Jewell’s business was the centerpiece of his advanced business planning summer class.
“JPEC is a great resource. We’re one of the bigger schools with entrepreneurial students,” Jewell said. “There are a lot of crazy inventions going on. They’re (the JPEC) giving people resources and contacts, like getting in touch with patent attorneys. Man, they’re expensive, by the way.”
The goal to be on market with his product is 16 months. So yeah, that has been exciting for Jewell.
“There are so many things opening up and so much more will open up now with ag and technology,” Jewell said. “There are so many open doors for people to find in agriculture, I believe. Now, there’s precision planning. It’s really what else can you do? If you’re a farm kid or a farmer like I am, you can look into things even deeper and sculpt what you want, what farmers hate doing and from there how can you fix this?”

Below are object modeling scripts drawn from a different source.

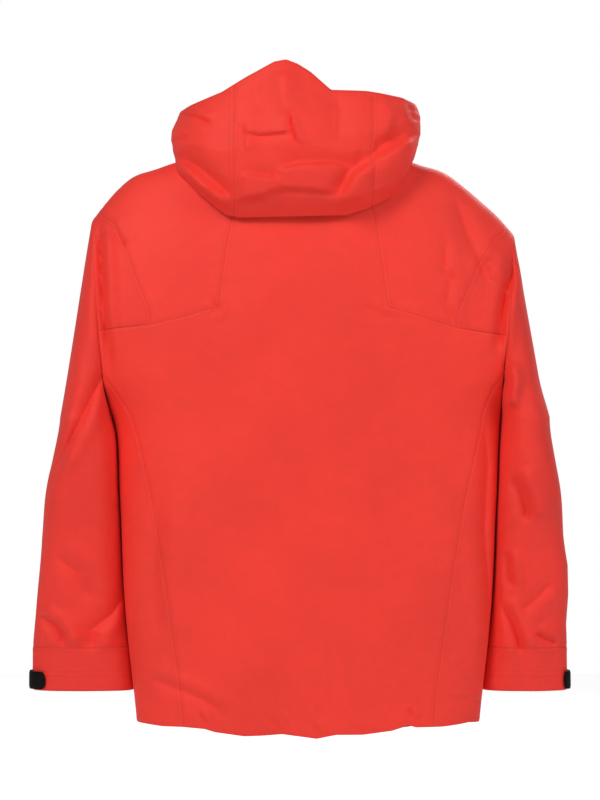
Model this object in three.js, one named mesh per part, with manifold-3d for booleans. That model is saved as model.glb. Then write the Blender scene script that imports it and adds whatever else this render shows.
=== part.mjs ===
// A hooded hardshell jacket, hanging as it is worn, with its zips closed and its hood down.
// Millimetres. +Z is up, the wearer faces -Y and the wearer's left is +X.
// The jacket is drawn about the middle of its body and then moved, so that its origin is the
// hang loop inside the back of the collar.
import * as THREE from 'three';
import Module from 'manifold-3d';
import { mergeVertices } from 'three/addons/utils/BufferGeometryUtils.js';

const wasm = await Module();
wasm.setup();

// ---------------------------------------------------------------- driving dimensions

// Fabric
const SHELL = 2.0; // laminate with its folded seam allowance
const LINING = 1.4;
const SEAM = 0.8; // cut left between two panels
const LAY = 0.4; // gap between one layer and the next
const SQUARENESS = 2.6; // 2 is an ellipse, more is squarer

// Body: rings from the hem to the neck. z is the height at the back,
// frontDrop is how much lower the same ring passes at the centre front.
const HEM = { z: -768, halfWidth: 231, back: 74, frontDrop: 0 };
const HIP = { z: -690, halfWidth: 238, back: 77, frontDrop: 0 };
const WAIST = { z: -580, halfWidth: 248, back: 80, frontDrop: 0 };
const RIBS = { z: -450, halfWidth: 254, back: 84, frontDrop: 0 };
const ARMPIT = { z: -335, halfWidth: 263, back: 88, frontDrop: 0 };
const UNDERARM = { z: -280, halfWidth: 306, back: 90, frontDrop: 0 };
const BLADE = { z: -210, halfWidth: 338, back: 90, frontDrop: 0 };
const UPPER_ARM = { z: -140, halfWidth: 324, back: 86, frontDrop: 0 };
const SHOULDER = { z: -85, halfWidth: 284, back: 80, frontDrop: 0 };
const SHOULDER_TOP = { z: -42, halfWidth: 250, back: 76, frontDrop: 35 };
const SHOULDER_MID = { z: -14, halfWidth: 216, back: 73, frontDrop: 57 };
const NECK_SIDE = { z: 6, halfWidth: 160, back: 71, frontDrop: 73 };
const NECK = { z: 9, halfWidth: 90, back: 70, frontDrop: 72 };
const BODY_RINGS = [
  HEM, HIP, WAIST, RIBS, ARMPIT, UNDERARM, BLADE, UPPER_ARM,
  SHOULDER, SHOULDER_TOP, SHOULDER_MID, NECK_SIDE, NECK,
];
const FRONT_DEPTH = 80; // the centre front is a straight, upright line at this depth
const DROP_POWER = 3.5; // how late, going round to the front, a ring drops

// Seams of the body, as [distance from the middle, height]
const YOKE_CORNER = [112, -193];
const YOKE_SEAM = [YOKE_CORNER, [170, -210], [203, -219]];
const SLEEVE_SEAM = [[203, -219], [201, -203], [215, -173], [233, -128], [254, -88]];
const SLEEVE_SEAM_RIDGE = 266; // distance from the middle where this seam crosses the shoulder
const SLEEVE_SEAM_FOOT = -228; // height where the sleeve head ends at the armhole
const PANEL_SEAM = [YOKE_CORNER, [97, -135], [80, -78], [62, -20], [56, 2]];
const SIDE_SEAM = [[166, -768], [172, -690], [187, -580], [208, -450], [235, -335], [254, -300]];
const SIDE_SEAM_TOP = -284; // height where the side seam reaches the armhole
const PANEL_FOOT = 96; // half width of the middle of the back at the hem

// Collar
const COLLAR_TOP = { z: 58, halfWidth: 82, back: 64, frontDrop: 44 };
const COLLAR_LINING_FRONT = 27; // half width left free for the storm flap

// Sleeves, as rings below the armhole. The inner edge follows the body.
const BODY_GAP = 3.5; // between the sleeve and the body
const BICEP = { z: -341, halfWidth: 31, halfDepth: 78, centre: -2 };
const UPPER_SLEEVE = { z: -392, halfWidth: 37, halfDepth: 72, centre: -3 };
const ELBOW = { z: -450, halfWidth: 43, halfDepth: 64, centre: -4 };
const FOREARM = { z: -520, halfWidth: 47, halfDepth: 54, centre: -8 };
const WRIST = { z: -600, halfWidth: 54, halfDepth: 41, centre: -12 };
const CUFF_TOP = { z: -650, halfWidth: 59, halfDepth: 34, centre: -14 };
const CUFF_END = { z: -709, halfWidth: 63, halfDepth: 29, centre: -15 };
const SLEEVE_SQUARENESS = 2.3;
const CUFF_STAND_OFF = 0.4; // the hemmed cuff is this much fuller than the sleeve

// Cuff tabs
const TAB_WIDTH = 24;
const TAB_THICKNESS = 2.2;
const TAB_RISE = 2; // above the edge of the cuff
const TAB_FROM = -112; // degrees round the cuff, 0 at its outer edge and 90 at the back
const TAB_FOLD = -8; // where the sewn part ends and the free end begins
const TAB_END = { left: 50, right: 32 }; // where each free end is fastened
const TAB_FOLD_GAP = 0.3; // degrees, each side of the fold
const LOOP_PATCH_FROM = -116;
const LOOP_PATCH_TO = 26;
const LOOP_PATCH_MARGIN = 2; // it is this much narrower than the tab, on each side
const LOOP_PATCH_THICKNESS = 0.8;

// Hood, folded back behind the collar
const HOOD_MIDDLE = 15; // y about which its plan is drawn
const HOOD_SQUARENESS = 3;
const HOOD_FOOT = { halfWidth: 152, depth: 92, z: -67, sideRise: 74 };
const HOOD_BELLY = { halfWidth: 168, depth: 118 };
const HOOD_TOP = { halfWidth: 158, depth: 99, z: 141, sideDrop: 59 };
const HOOD_SWELL = { from: 0.05, rate: 0.85 }; // how the belly starts at the foot and goes up
const HOOD_RISE = { from: 0.45, to: 1.05 }; // shares of the width where the foot climbs
const HOOD_SEAT = 0.05; // share of the height where the neck panel meets the hood
const HOOD_SEAM = 92; // half width of the crown panel
const BRIM = 0.87; // share of the height where the brim begins
const BRIM_SEAM = 0.004; // the same share, for the cut below the brim
const HOOD_SIDE_ANGLE = 88; // degrees from the centre back to the front end of the hood
const NECK_PANEL_RISE = 0.16; // share of the collar's height where the hood is sewn on
const NECK_PANEL_BOW = 14; // how far the panel arches over the shoulder seam
const NECK_PANEL_MARGIN = 6; // degrees that it stops short of the ends of the hood

// Zips
const ZIP_HALF_WIDTH = 14.5;
const TEETH_HALF_WIDTH = 2.2;
const TEETH_DEPTH = 3;
const TAPE = 1.0;
const SLIDER = { width: 9.5, length: 13, plate: 2.2 };
const LUG = { width: 1.5, length: 4.2, height: 3.6 };
const PULLER = {
  width: 7, length: 34, thickness: 1.7, barrel: 1.3, barrelLength: 5.04,
  neck: 3.5, neckTop: -0.5, neckEnd: -6.5, shoulderTop: -5, shoulderEnd: -9, shoulder: 0.7,
};
const ZIP_BOX = { width: 4.6, length: 11, depth: 4, gap: 0.5 };
const STORM_FLAP_HALF_WIDTH = 22;
const CHIN_GUARD = { width: 34, height: 26, thickness: 1.4, drop: 1 };
const MAIN_ZIP_TOP_STOP = 3; // teeth end this far below the edge of the collar
const MAIN_SLIDER_DROP = 1; // from the end of the teeth to the closed slider

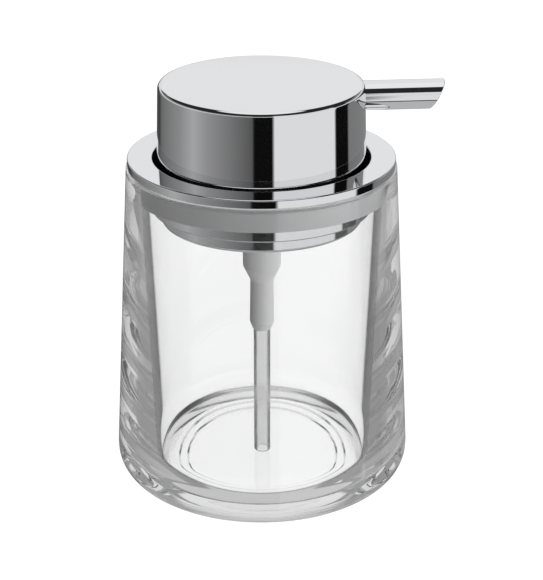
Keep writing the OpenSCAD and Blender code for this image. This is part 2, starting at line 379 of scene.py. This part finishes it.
def dish_profile():
    wall, boss, corner = 1.4, 9, 1.1
    return (
        [(BARREL_HOLE_R, dish_z)]
        + arc(dish_r - corner, dish_z + corner, corner, corner, -90, 0)
        + [(dish_r, dish_top), (dish_r - wall, dish_top), (dish_r - wall, dish_z + wall),
           (boss, dish_z + wall), (boss, dish_top), (BARREL_HOLE_R, dish_top)]
    )


def seal_profile():
    """A ring with a shallow ledge under the flange."""
    inner = BORE_R + CUP_WALL + GAP
    soft, ledge, ledge_drop = 0.3, 0.9, 1.8
    soft_top = seal_top - 2.2
    return (
        [(inner, seal_z)]
        + arc(seal_r - soft, seal_z + soft, soft, soft, -90, 0)
        + arc(seal_r - soft, soft_top, soft, soft, 0, 90)
        + [(seal_r - ledge, seal_top - ledge_drop), (seal_r - ledge, seal_top), (inner, seal_top)]
    )


def paint_bore_shade(piece):
    """Paints shade on the deep inside of the cup, which the head covers: a near-black material where the bore
    lies in shadow.
    """
    piece.data.materials.append(bore_painted_shade)
    lowest, highest = (cup_under + 0.1) * MM, (flange_top - BORE_DROP) * MM
    for face in piece.data.polygons:
        middle = face.center
        in_shaded_bore = math.hypot(middle.x, middle.y) < (BORE_R + GAP) * MM
        if in_shaded_bore and lowest < middle.z < highest:
            face.material_index = 1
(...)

So, this is going on with Jewell. And, oh hey yeah, there’s that football thingie, too. When he spoke about this, you could almost see the two passions pulling each sleeve of his suit coat.
“It’s an open door of opportunity, but really it comes into how much time we have,” Jewell said. “Time is very valuable in life. Football and this (business) are time limited. Someone could come up with an invention, but football is more time limited. You take a beating, so you have to focus on every second you have in it.”
Make no mistake, Outlaw Farming Technologies is a business and that’s a realm that clearly stirs the competitor within Jewell.
“Football is more exciting, but this is a different challenge,” Jewell said. “I like to take on challenges. I like to achieve. I like to try to beat the odds on stuff like this.”